» **Your task**
Return, unaltered, every line from the beginning of the material below up to and including the one with "lip_y + TRAY)".
============================================================
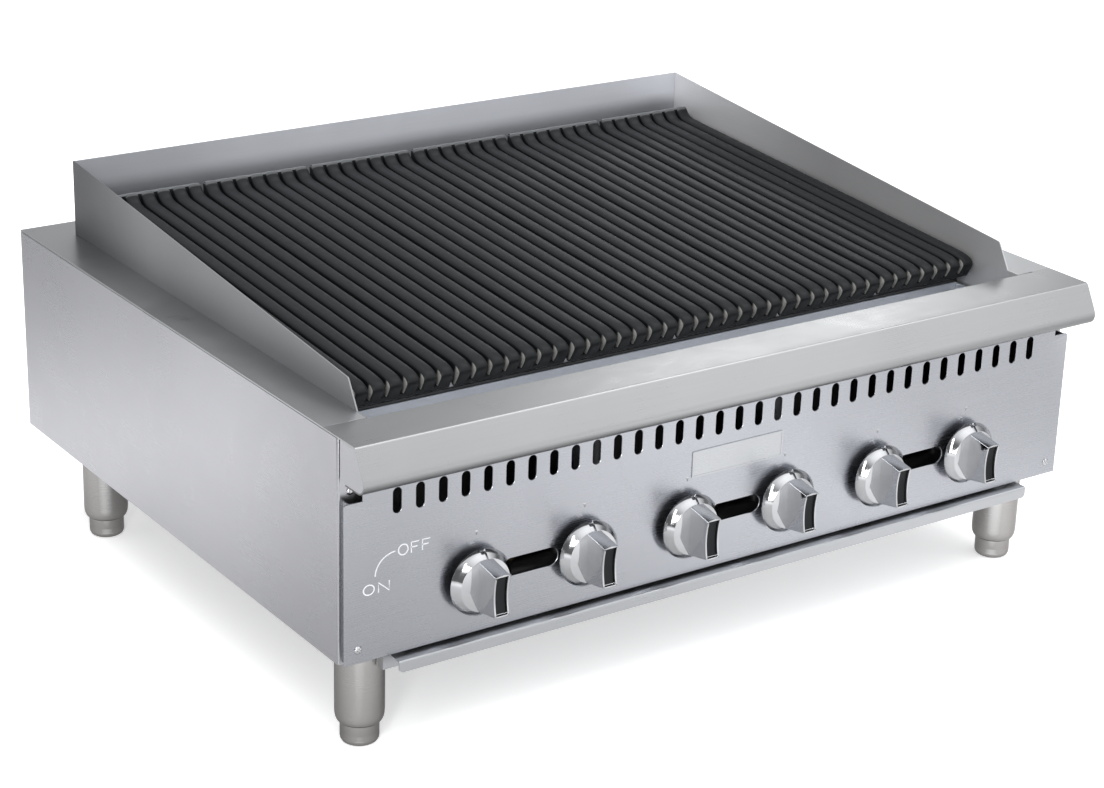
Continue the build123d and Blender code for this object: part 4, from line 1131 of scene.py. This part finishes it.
# ------------------------------------------------------------------ drip tray
tray_low, tray_high = node_box("drip_tray")
TRAY = 1.2
lip_y, tray_rear = tray_low[1], tray_high[1]
tray_base, tray_top = tray_low[2], tray_high[2]
fascia_half = tray_high[0]
lip_half = fascia_half - 6.5
fascia_y = lip_y + 19.0
pan_half, flange_half = 372.0, 383.0
flange_z = tray_top - 2.2 + TRAY / 2
pan_base = tray_base + 1.0 + TRAY / 2
pan_line = [
    (-flange_half, flange_z),
    (-pan_half, flange_z),
    (-pan_half, pan_base),
    (pan_half, pan_base),
    (pan_half, flange_z),
    (flange_half, flange_z),
]
lip_line = [
    (lip_y + TRAY / 2, tray_top - 3.0),
    (lip_y + TRAY / 2, tray_top - TRAY / 2),
    (fascia_y + 1.0, tray_top - TRAY / 2),
]
fascia_line = [
    (fascia_y + TRAY / 2, tray_base),
    (fascia_y + TRAY / 2, tray_top - 0.2),
]


def lip_face():
    """The front of the pull lip, with rounded lower corners."""
    radius, low_z, high_z = 5.0, tray_top - 12.4, tray_top - 3.0
    outline = [(-lip_half, high_z)]
    for side, start in ((-1, 180), (1, 270)):
        cx = side * (lip_half - radius)
        for turn in [math.radians(start + t) for t in range(0, 91, 10)]:
            spot_z = low_z + radius + radius * math.sin(turn)
            outline.append((cx + radius * math.cos(turn), spot_z))
    outline.append((lip_half, high_z))
    return extruded(outline, "Y", lip_y, lip_y + TRAY)


end_y, end_z = fascia_y + TRAY + 8, tray_top - 0.2
fascia_end = box_shape(
    (-fascia_half, fascia_y + TRAY, tray_base), (-fascia_half + TRAY, end_y, end_z)
)
tray_shape = join(
    extruded(folded(pan_line, TRAY, 2.0, 5), "Y", fascia_y + TRAY, tray_rear),
    box_shape((-pan_half, tray_rear - TRAY, pan_base), (pan_half, tray_rear, flange_z - TRAY / 2)),
    extruded(folded(lip_line, TRAY, 1.3, 6), "X", -lip_half, lip_half),
    lip_face(),
    extruded(folded(fascia_line, TRAY, 1.0), "X", -fascia_half, fascia_half),
    fascia_end,
    flipped_x(fascia_end),
)
add_piece("tray_pan", tray_shape, steel_tray, "tray", ["drip_tray"])

# ------------------------------------------------------------------ floor, light and camera
FLOOR_HALF = 30
PAPER_TONE = 0.94
CAMERA_LIFT = 0.45
GLOSSY_LIFT = 0.35
REFLECTED_TONE = 0.66
floor_corners = [(a * FLOOR_HALF, b * FLOOR_HALF, 0) for a, b in ((-1, -1), (1, -1), (1, 1), (-1, 1))]
floor_mesh = bpy.data.meshes.new("floor")
floor_mesh.from_pydata(floor_corners, [], [[0, 1, 2, 3]])
floor = bpy.data.objects.new("floor", floor_mesh)
bpy.context.scene.collection.objects.link(floor)
floor_paint, floor_tree, floor_bsdf = new_material("floor_paper")
seen_by = make(floor_tree, "ShaderNodeLightPath")
spot = make(floor_tree, "ShaderNodeTexCoord").outputs["Object"]


def floor_falloff(centre, start, end, low, high):
    """A tone from low to high with distance from a point of the floor."""
    away = vector_node(floor_tree, "DISTANCE", {0: spot, 1: centre}, "Value")
    return span(floor_tree, away, low, high, start, end, "SMOOTHSTEP")


# painted shade for reflections: glossy rays see the floor dimmed overall and darker round three spots,
# which puts darker patches into the steel's reflections
dim_corner = floor_falloff((-0.5, -0.35, 0.0), 0.2, 1.0, 0.64, 1.0)
dim_rear = floor_falloff((-0.95, 1.35, 0.0), 0.1, 1.1, 0.4, 1.0)
dim_right = floor_falloff((0.95, -0.8, 0.0), 0.15, 0.65, 0.7, 1.0)
reflected = math_node(floor_tree, "MULTIPLY", dim_rear, dim_right)
reflected = math_node(floor_tree, "MULTIPLY", dim_corner, reflected)
reflected = math_node(floor_tree, "MULTIPLY", reflected, REFLECTED_TONE)
tone = make(
    floor_tree,
    "ShaderNodeMix",
    {"Factor": seen_by.outputs["Is Glossy Ray"], "A": 1.0, "B": reflected},
    data_type="FLOAT",
).outputs["Result"]
# painted light: camera rays see the floor glow a little, which lightens the shadows on it; glossy rays
# see a weaker glow in the painted tone
lift = math_node(floor_tree, "MULTIPLY", seen_by.outputs["Is Camera Ray"], CAMERA_LIFT)
glossy_lift = math_node(floor_tree, "MULTIPLY", seen_by.outputs["Is Glossy Ray"], reflected)
lift = math_node(floor_tree, "ADD", lift, math_node(floor_tree, "MULTIPLY", glossy_lift, GLOSSY_LIFT))
floor_tree.links.new(lift, floor_bsdf.inputs["Emission Strength"])
floor_bsdf.inputs["Emission Color"].default_value = (1, 1, 1, 1)
paper = math_node(floor_tree, "MULTIPLY", tone, PAPER_TONE)
floor_tree.links.new(paper, floor_bsdf.inputs["Base Color"])
floor_bsdf.inputs["Roughness"].default_value = 0.9
floor_bsdf.inputs["Specular IOR Level"].default_value = 0.0
# seen from below, the floor is clear, so that the underside can be looked at
underneath = make(floor_tree, "ShaderNodeNewGeometry").outputs["Backfacing"]
clear = make(floor_tree, "ShaderNodeBsdfTransparent").outputs["BSDF"]
surface = make(
    floor_tree, "ShaderNodeMixShader", {0: underneath, 1: floor_bsdf.outputs["BSDF"], 2: clear}
).outputs["Shader"]
floor_tree.links.new(surface, floor_tree.nodes["Material Output"].inputs["Surface"])
floor_mesh.materials.append(floor_paint)

world = bpy.data.worlds.new("studio")
bpy.context.scene.world = world
world.use_nodes = True
sky = world.node_tree
looking = make(sky, "ShaderNodeTexCoord").outputs["Generated"]


def glow(centre, start, end, strength):
    """A soft bright area of the studio round a direction."""
    toward = Vector(centre).normalized()
    closeness = vector_node(sky, "DOT_PRODUCT", {0: looking, 1: toward}, "Value")
    return span(sky, closeness, 0.0, strength, start, end, "SMOOTHSTEP")


# each glow is (direction, closeness where it starts, closeness where it is full, strength)
GLOWS = [
    ((0.45, -0.85, 0.28), 0.35, 0.95, 0.95),
    ((0.6, 0.75, 0.25), 0.6, 1.0, 0.3),
    ((0.0, 0.0, 1.0), 0.45, 0.95, 0.9),
    ((0.61, 0.71, 0.345), 0.992, 1.0, 2.6),
    ((0.55, 0.05, 0.84), 0.95, 1.0, 1.8),
    ((-0.6, 0.75, 0.2), 0.5, 1.0, 0.2),
]
AMBIENT = 0.16
brightness = glow(*GLOWS[0])
for extra in GLOWS[1:]:
    brightness = math_node(sky, "ADD", brightness, glow(*extra))
brightness = math_node(sky, "ADD", brightness, AMBIENT)
background = sky.nodes["Background"]
background.inputs["Color"].default_value = (0.98, 0.99, 1.0, 1)
sky.links.new(brightness, background.inputs["Strength"])


def softbox(name, place_at, aim_at, size, power, glossy=True):
    light = bpy.data.lights.new(name, "AREA")
    light.shape = "RECTANGLE"
    light.size, light.size_y = size
    light.energy = power
    lamp = bpy.data.objects.new(name, light)
    lamp.location = place_at
    lamp.rotation_euler = (Vector(aim_at) - Vector(place_at)).to_track_quat("-Z", "Y").to_euler()
    lamp.visible_glossy = glossy
    bpy.context.scene.collection.objects.link(lamp)


AIM = (0.0, 0.0, 0.25)
SENSOR_WIDTH, LENS = 36.0, 84.76
CAMERA_AT = (-1.5414, -2.2182, 1.2283)
CAMERA_FORWARD = (0.5341, 0.7632, -0.3638)
CAMERA_UP = (0.1843, 0.3148, 0.9311)
softbox("overhead_softbox", (0.0, -0.2, 3.2), AIM, (4.0, 4.0), 105.0, glossy=False)
softbox("strip_softbox", (-1.95, -1.95, 1.5), (0.0, 0.0, 1.0), (0.35, 2.6), 34.0)

camera_data = bpy.data.cameras.new("camera")
camera_data.sensor_width = SENSOR_WIDTH
camera_data.lens = LENS
camera = bpy.data.objects.new("camera", camera_data)
forward = Vector(CAMERA_FORWARD).normalized()
right = forward.cross(Vector(CAMERA_UP)).normalized()
up = right.cross(forward)
camera.matrix_world = Matrix(
    (
        (right.x, up.x, -forward.x, CAMERA_AT[0]),
        (right.y, up.y, -forward.y, CAMERA_AT[1]),
        (right.z, up.z, -forward.z, CAMERA_AT[2]),
        (0, 0, 0, 1),
    )
)
bpy.context.scene.collection.objects.link(camera)
bpy.context.scene.camera = camera
bpy.context.scene.view_settings.view_transform = "Standard"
============================================================
» **Result**
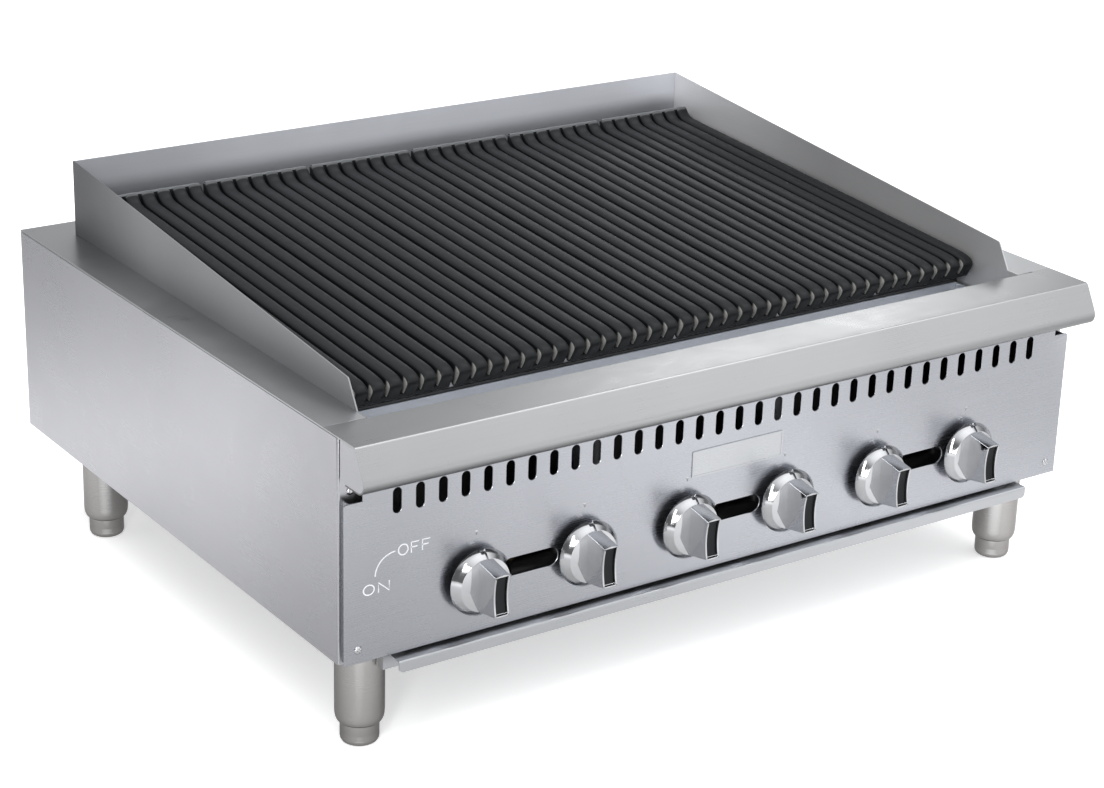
Continue the build123d and Blender code for this object: part 4, from line 1131 of scene.py. This part finishes it.
# ------------------------------------------------------------------ drip tray
tray_low, tray_high = node_box("drip_tray")
TRAY = 1.2
lip_y, tray_rear = tray_low[1], tray_high[1]
tray_base, tray_top = tray_low[2], tray_high[2]
fascia_half = tray_high[0]
lip_half = fascia_half - 6.5
fascia_y = lip_y + 19.0
pan_half, flange_half = 372.0, 383.0
flange_z = tray_top - 2.2 + TRAY / 2
pan_base = tray_base + 1.0 + TRAY / 2
pan_line = [
    (-flange_half, flange_z),
    (-pan_half, flange_z),
    (-pan_half, pan_base),
    (pan_half, pan_base),
    (pan_half, flange_z),
    (flange_half, flange_z),
]
lip_line = [
    (lip_y + TRAY / 2, tray_top - 3.0),
    (lip_y + TRAY / 2, tray_top - TRAY / 2),
    (fascia_y + 1.0, tray_top - TRAY / 2),
]
fascia_line = [
    (fascia_y + TRAY / 2, tray_base),
    (fascia_y + TRAY / 2, tray_top - 0.2),
]


def lip_face():
    """The front of the pull lip, with rounded lower corners."""
    radius, low_z, high_z = 5.0, tray_top - 12.4, tray_top - 3.0
    outline = [(-lip_half, high_z)]
    for side, start in ((-1, 180), (1, 270)):
        cx = side * (lip_half - radius)
        for turn in [math.radians(start + t) for t in range(0, 91, 10)]:
            spot_z = low_z + radius + radius * math.sin(turn)
            outline.append((cx + radius * math.cos(turn), spot_z))
    outline.append((lip_half, high_z))
    return extruded(outline, "Y", lip_y, lip_y + TRAY)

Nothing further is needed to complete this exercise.